Might as well add, I had a backup script (rsync) using very large SUJ'd partitions. Never any problem with the --bwlimit=2000 on lesser-sized ones, but on one particular disk, it is best run in "menu 6 -- safe mode" only (Not enough memory for the journal stuff, as evidenced by longer boot times.)


----------



## tingo (Apr 20, 2012)

andersbo87 said:
			
		

> My question is if it is possible to either kill X in the event of a panic or make it drop back to the console as to let the user dump a crash core and reboot the system? If so, how can I achieve that? I'm quite new to this system.



You need to think this through: what is a panic? A panic implies that something bad happened, interrupting normal operations of the OS and its functions. Thus, you cannot be certain that any OS function will work, or work correctly after a panic.

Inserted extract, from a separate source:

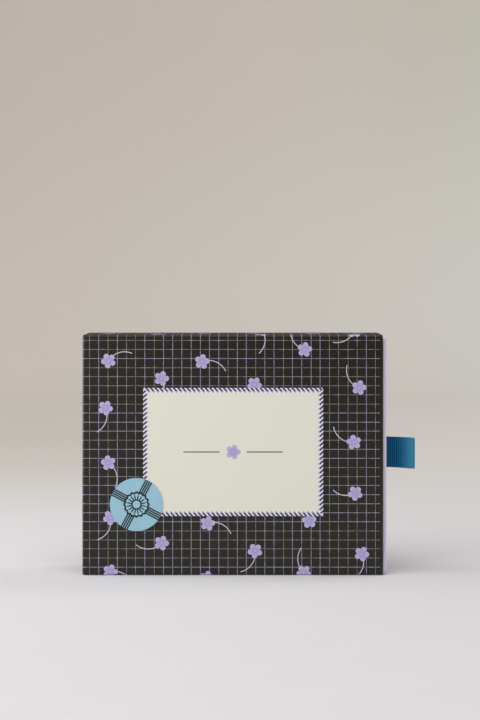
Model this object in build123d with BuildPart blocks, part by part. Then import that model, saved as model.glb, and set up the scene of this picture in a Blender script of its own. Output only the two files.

Unless you can predict panics in advance, I think you will have a hard time getting "switch back to console" or "kill Xorg" working after a panic.

A remote connection from another machine might work, depending on the panic and the connection (ssh, serial console, firewire console).


----------



## adamk (Apr 20, 2012)

One of the nice things about KMS on Linux is that the you can can actually have the panic displayed on the screen.  I don't know if this is true on FreeBSD as well (with the intel KMS/GEM code in place), but I have my doubts since console switching isn't even supported there.

Adam


----------



## andersbo87 (Apr 23, 2012)

Thanks for your help, guys.

On a Mac, when booting OS X in verbose mode, either by pressing cmd+v when booting, or typing *sudo nvram boot-args="-v"*, the system prints the actual panic message, kernel version, debugging information, the FreeBSD process that caused the panic as well as system uptime in nanoseconds "on top of" the desktop. If you enable "Restart automatically if the computer freezes", the system automatically reboots a few seconds later. During the reboot process, the panic message is saved to a text file located in the /Library/ folder.

And, when the system has rebooted and the user is logged in, Mac OS asks if the user wants to send the panic report to Apple. So panic handling seems to vary from OS to OS.


----------



## andersbo87 (Apr 24, 2012)

adamk said:
			
		

> but I have my doubts since console switching isn't even supported there.
> 
> Adam



By "console switching", do you mean changing from i.e. /etc/ttyv1 to /etc/tty2, etc, which is achieved by pressing ctrl-alt-F2, ctrl-alt-F3, etc, or am I getting you wrong now?


----------



## adamk (Apr 24, 2012)

No, you have it correct.  Console switching (once X starts) like that does not work if you are using the new GEM/KMS code being worked on.


----------